Thereafter, Paylor received a negative performance review and supervisors gave her a choice between accepting a performance improvement plan or signing a severance agreement. The latter option included 13 weeks of severance benefits in exchange for Paylor waiving any FMLA claims.
Paylor chose to sign the severance agreement, but later joined two other workers in suing Hartford for FMLA interference and retaliation.
The U.S. District Court for the Middle District of Florida granted summary judgment to Hartford, finding that Paylor waived her FMLA claims when she signed the agreement.
Affirming on appeal, the Eleventh Circuit first explained that the FMLA's implementing rules at 29 C.F.R. § 825.220(d) previously didn't include the word “prospective” in its discussion of nonwaivable statutory rights.
The word's absence led to a circuit split on whether the FMLA prohibited prospective or retrospective rights, or both. In 2008, the Labor Department amended the FMLA regulations to clarify that employees can't waive their prospective rights under the FMLA . The amendments went into effect in January 2009.
The rules further provided that the prohibition against prospective waivers doesn't “prevent the settlement or release of FMLA claims by employees based on past employer conduct without the approval of the [DOL] or a court.”
“It is now, therefore, well-settled that an employee may not waive 'prospective' rights under the FMLA, but an employee can release FMLA claims that concern past employer behavior,” the court said. “The only remaining issue is the meaning of the word 'prospective' as it concerns FMLA rights, which is a question of first impression in our circuit.”
The Eleventh Circuit rejected Paylor's argument that “prospective rights” should mean “the unexercised rights” of eligible employees to take FMLA leave or to be restored to an equivalent position upon returning from leave.
The court said such an interpretation is “too expansive,” given that all eligible employees have unexercised rights to FMLA leave.

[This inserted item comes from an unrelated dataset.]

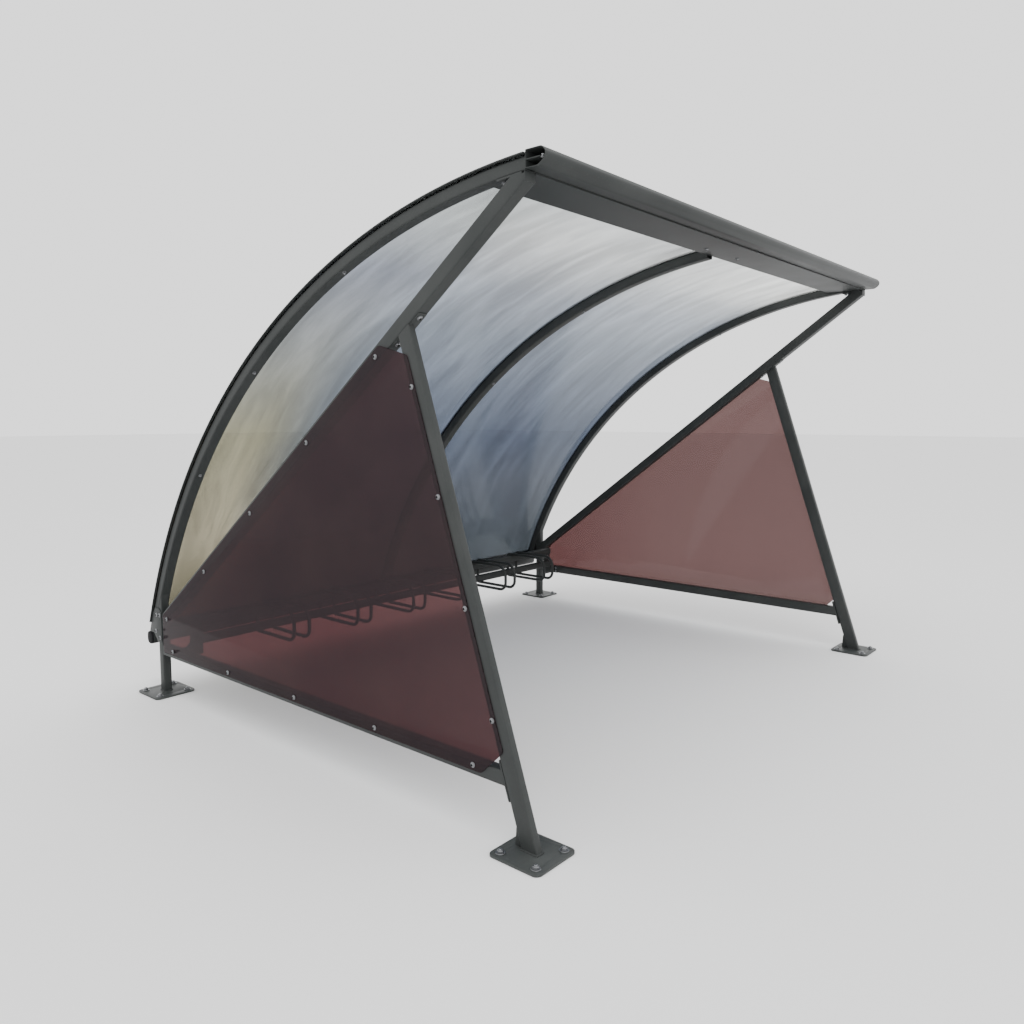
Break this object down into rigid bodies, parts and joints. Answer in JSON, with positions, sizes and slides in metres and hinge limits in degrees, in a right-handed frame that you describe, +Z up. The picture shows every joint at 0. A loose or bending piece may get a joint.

“If by 'prospective' rights the DOL regulation really meant 'unexercised' rights, the FMLA would make it unlawful to fire any eligible employee, or at least any eligible employee with an outstanding request for FMLA leave,” the court said. “That is not the law: substantive FMLA rights are not absolute.”

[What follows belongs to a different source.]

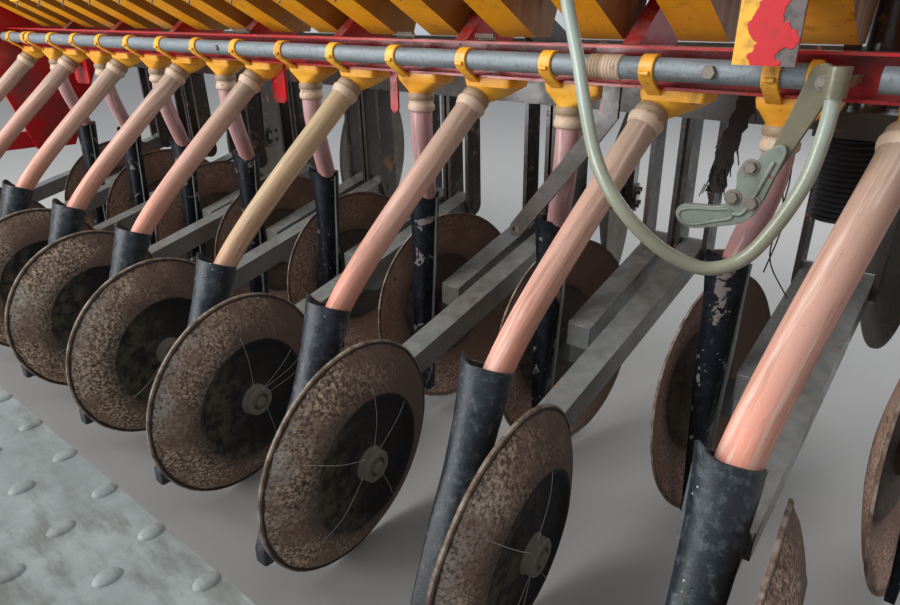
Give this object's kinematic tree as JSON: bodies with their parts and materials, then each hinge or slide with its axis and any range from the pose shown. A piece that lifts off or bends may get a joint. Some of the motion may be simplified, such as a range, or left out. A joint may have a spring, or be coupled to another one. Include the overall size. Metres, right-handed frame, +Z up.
{
  "type": "seed drill coulter bank",
  "caption": "Two-rank single-disc coulter bank of a seed drill: carrying beam, feed rail, funnels, seed tubes, boots, sprung-arm discs and a row of soil discs ahead.",
  "frame": {"origin": "middle of the top face of the carrying beam's centre pad, where the bank bolts up to the drill", "axes": "+X along the beam, +Y forward in the direction of travel, +Z up"},
  "size_m": [2.313, 1.6505, 0.8458],
  "materials": {
    "red_paint": "worn gloss paint",
    "yellow_plastic": "satin moulded plastic",
    "rail_steel": "weathered zinc plate",
    "cuff_rubber": "soft moulded plastic",
    "tube_pink": "faded translucent plastic",
    "tube_mauve": "faded translucent plastic",
    "boot_black": "scuffed moulded plastic",
    "arm_steel": "dull worn paint",
    "disc_rust": "rusty steel",
    "soil_rust": "rusty, dusty steel",
    "tread_steel": "weathered raised-pattern plate",
    "hose_clear": "cloudy clear hose",
    "lever_paint": "dull paint",
    "bellows_rubber": "ribbed rubber"
  },
  "bodies": {
    "root": {"frame_beam": "red_paint", "end_plates": "red_paint", "frame_posts": "red_paint", "rail_channel": "red_paint", "rail": "rail_steel", "ring_clamps": "yellow_plastic", "meter_tray": "red_paint", "meter_housings": "yellow_plastic", "funnels_straight": "yellow_plastic", "funnels_angled": "yellow_plastic", "hose_collars": "cuff_rubber", "seed_tubes_rear": "tube_pink", "seed_tubes_front": "tube_mauve", "boots_rear": "boot_black", "boots_front": "boot_black", "arms_rear": "arm_steel", "arms_front": "arm_steel", "disc_carriers_rear": "arm_steel", "disc_carriers_front": "arm_steel", "coulter_beam": "arm_steel", "arm_pivots": "arm_steel", "beam_hangers": "arm_steel", "soil_beam": "arm_steel", "soil_shanks": "arm_steel", "tread_board": "tread_steel", "tread_brackets": "red_paint", "rail_lever": "lever_paint", "guide_bar": "rail_steel", "clear_hose": "hose_clear", "hose_fittings": "rail_steel", "side_beam": "arm_steel", "bellows": "bellows_rubber"},
    "disc_rear_1_body": {"disc_rear_1": "disc_rust"},
    "disc_rear_2_body": {"disc_rear_2": "disc_rust"},
    "disc_rear_3_body": {"disc_rear_3": "disc_rust"},
    "disc_rear_4_body": {"disc_rear_4": "disc_rust"},
    "disc_rear_5_body": {"disc_rear_5": "disc_rust"},
    "disc_rear_6_body": {"disc_rear_6": "disc_rust"},
    "disc_rear_7_body": {"disc_rear_7": "disc_rust"},
    "disc_rear_8_body": {"disc_rear_8": "disc_rust"},
    "disc_rear_9_body": {"disc_rear_9": "disc_rust"},
    "disc_front_1_body": {"disc_front_1": "disc_rust"},
    "disc_front_2_body": {"disc_front_2": "disc_rust"},
    "disc_front_3_body": {"disc_front_3": "disc_rust"},
    "disc_front_4_body": {"disc_front_4": "disc_rust"},
    "disc_front_5_body": {"disc_front_5": "disc_rust"},
    "disc_front_6_body": {"disc_front_6": "disc_rust"},
    "disc_front_7_body": {"disc_front_7": "disc_rust"},
    "disc_front_8_body": {"disc_front_8": "disc_rust"},
    "disc_front_9_body": {"disc_front_9": "disc_rust"},
    "soil_disc_1_body": {"soil_disc_1": "soil_rust"},
    "soil_disc_2_body": {"soil_disc_2": "soil_rust"},
    "soil_disc_3_body": {"soil_disc_3": "soil_rust"},
    "soil_disc_4_body": {"soil_disc_4": "soil_rust"}
  },
  "joints": [
    {"name": "disc_rear_1_spin", "type": "hinge", "parent": "root", "child": "disc_rear_1_body", "pos_m": [-1.0635, -0.422, -0.686], "axis": [0.9956, 0.0871, -0.0349], "continuous": true},
    {"name": "disc_rear_2_spin", "type": "hinge", "parent": "root", "child": "disc_rear_2_body", "pos_m": [-0.8135, -0.422, -0.686], "axis": [0.9956, 0.0871, -0.0349], "continuous": true},
    {"name": "disc_rear_3_spin", "type": "hinge", "parent": "root", "child": "disc_rear_3_body", "pos_m": [-0.5635, -0.422, -0.686], "axis": [0.9956, 0.0871, -0.0349], "continuous": true},
    {"name": "disc_rear_4_spin", "type": "hinge", "parent": "root", "child": "disc_rear_4_body", "pos_m": [-0.3135, -0.422, -0.686], "axis": [0.9956, 0.0871, -0.0349], "continuous": true},
    {"name": "disc_rear_5_spin", "type": "hinge", "parent": "root", "child": "disc_rear_5_body", "pos_m": [-0.0635, -0.422, -0.686], "axis": [0.9956, 0.0871, -0.0349], "continuous": true},
    {"name": "disc_rear_6_spin", "type": "hinge", "parent": "root", "child": "disc_rear_6_body", "pos_m": [0.1865, -0.422, -0.686], "axis": [0.9956, 0.0871, -0.0349], "continuous": true},
    {"name": "disc_rear_7_spin", "type": "hinge", "parent": "root", "child": "disc_rear_7_body", "pos_m": [0.4365, -0.422, -0.686], "axis": [0.9956, 0.0871, -0.0349], "continuous": true},
    {"name": "disc_rear_8_spin", "type": "hinge", "parent": "root", "child": "disc_rear_8_body", "pos_m": [0.6865, -0.422, -0.686], "axis": [0.9956, 0.0871, -0.0349], "continuous": true},
    {"name": "disc_rear_9_spin", "type": "hinge", "parent": "root", "child": "disc_rear_9_body", "pos_m": [0.9365, -0.422, -0.686], "axis": [0.9956, 0.0871, -0.0349], "continuous": true},
    {"name": "disc_front_1_spin", "type": "hinge", "parent": "root", "child": "disc_front_1_body", "pos_m": [-0.9835, -0.002, -0.657], "axis": [0.9816, -0.1467, 0.1219], "continuous": true},
    {"name": "disc_front_2_spin", "type": "hinge", "parent": "root", "child": "disc_front_2_body", "pos_m": [-0.7335, -0.002, -0.657], "axis": [0.9816, -0.1467, 0.1219], "continuous": true},
    {"name": "disc_front_3_spin", "type": "hinge", "parent": "root", "child": "disc_front_3_body", "pos_m": [-0.4835, -0.002, -0.657], "axis": [0.9816, -0.1467, 0.1219], "continuous": true},
    {"name": "disc_front_4_spin", "type": "hinge", "parent": "root", "child": "disc_front_4_body", "pos_m": [-0.2335, -0.002, -0.657], "axis": [0.9816, -0.1467, 0.1219], "continuous": true},
    {"name": "disc_front_5_spin", "type": "hinge", "parent": "root", "child": "disc_front_5_body", "pos_m": [0.0165, -0.002, -0.657], "axis": [0.9816, -0.1467, 0.1219], "continuous": true},
    {"name": "disc_front_6_spin", "type": "hinge", "parent": "root", "child": "disc_front_6_body", "pos_m": [0.2665, -0.002, -0.657], "axis": [0.9816, -0.1467, 0.1219], "continuous": true},
    {"name": "disc_front_7_spin", "type": "hinge", "parent": "root", "child": "disc_front_7_body", "pos_m": [0.5165, -0.002, -0.657], "axis": [0.9816, -0.1467, 0.1219], "continuous": true},
    {"name": "disc_front_8_spin", "type": "hinge", "parent": "root", "child": "disc_front_8_body", "pos_m": [0.7665, -0.002, -0.657], "axis": [0.9816, -0.1467, 0.1219], "continuous": true},
    {"name": "disc_front_9_spin", "type": "hinge", "parent": "root", "child": "disc_front_9_body", "pos_m": [1.0165, -0.002, -0.657], "axis": [0.9816, -0.1467, 0.1219], "continuous": true},
    {"name": "soil_disc_1_spin", "type": "hinge", "parent": "root", "child": "soil_disc_1_body", "pos_m": [-0.8475, 0.41, -0.5], "axis": [0.9563, 0.2924, 0], "continuous": true},
    {"name": "soil_disc_2_spin", "type": "hinge", "parent": "root", "child": "soil_disc_2_body", "pos_m": [-0.3475, 0.41, -0.5], "axis": [0.9563, 0.2924, 0], "continuous": true},
    {"name": "soil_disc_3_spin", "type": "hinge", "parent": "root", "child": "soil_disc_3_body", "pos_m": [0.4025, 0.41, -0.5], "axis": [0.9563, 0.2924, 0], "continuous": true},
    {"name": "soil_disc_4_spin", "type": "hinge", "parent": "root", "child": "soil_disc_4_body", "pos_m": [0.9025, 0.41, -0.5], "axis": [0.9563, 0.2924, 0], "continuous": true}
  ]
}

Instead, the court defined “prospective rights” as those that allow employees to invoke the FMLA's protections at “some unspecified time in the future.”
That definition would prohibit, for example, an employer from offering one-time cash payments to new employees in exchange for a waiver of any future FMLA claims, the court said.
“That waiver would be 'prospective,' and therefore invalid under the FMLA, because it would allow employers to negotiate a freestanding exception to the law with individual employees,” the court said.
Paylor alleged that Hartford engaged in FMLA interference and retaliation by making her choose between a PIP and a severance agreement after she had requested FMLA leave.
That alleged unlawful conduct occurred before Paylor signed the severance agreement, which “wip[ed] out any backward-looking claims she might have had against her employer,” the court said.
“In signing the agreement and accepting her severance benefits, Paylor settled claims 'based on past employer conduct,' … and so the District Court did not err in concluding that the agreement was valid and that it entitled Hartford to judgment as a matter of law,” the court concluded.
Furthermore, the Eleventh Circuit found no merit in Paylor's contention that she didn't knowingly and voluntarily waive her FMLA rights when she signed the severance agreement.
Given the agreement's clear wording and Paylor's testimony that she understood the waiver language, as well as her education and more than 20 years of experience in the insurance industry, the appeals court affirmed the lower court's ruling that Paylor's waiver was knowing and voluntary.
Mary E. Lytle, David B. Barszcz and Danielle L. Upton of Lytle& Barszcz in Maitland, Fla., represented Paylor. Donald C. Works III, Jessica B. Anderson and Alicia M. Chiu of Jackson Lewis in Orlando, Fla., represented Hartford.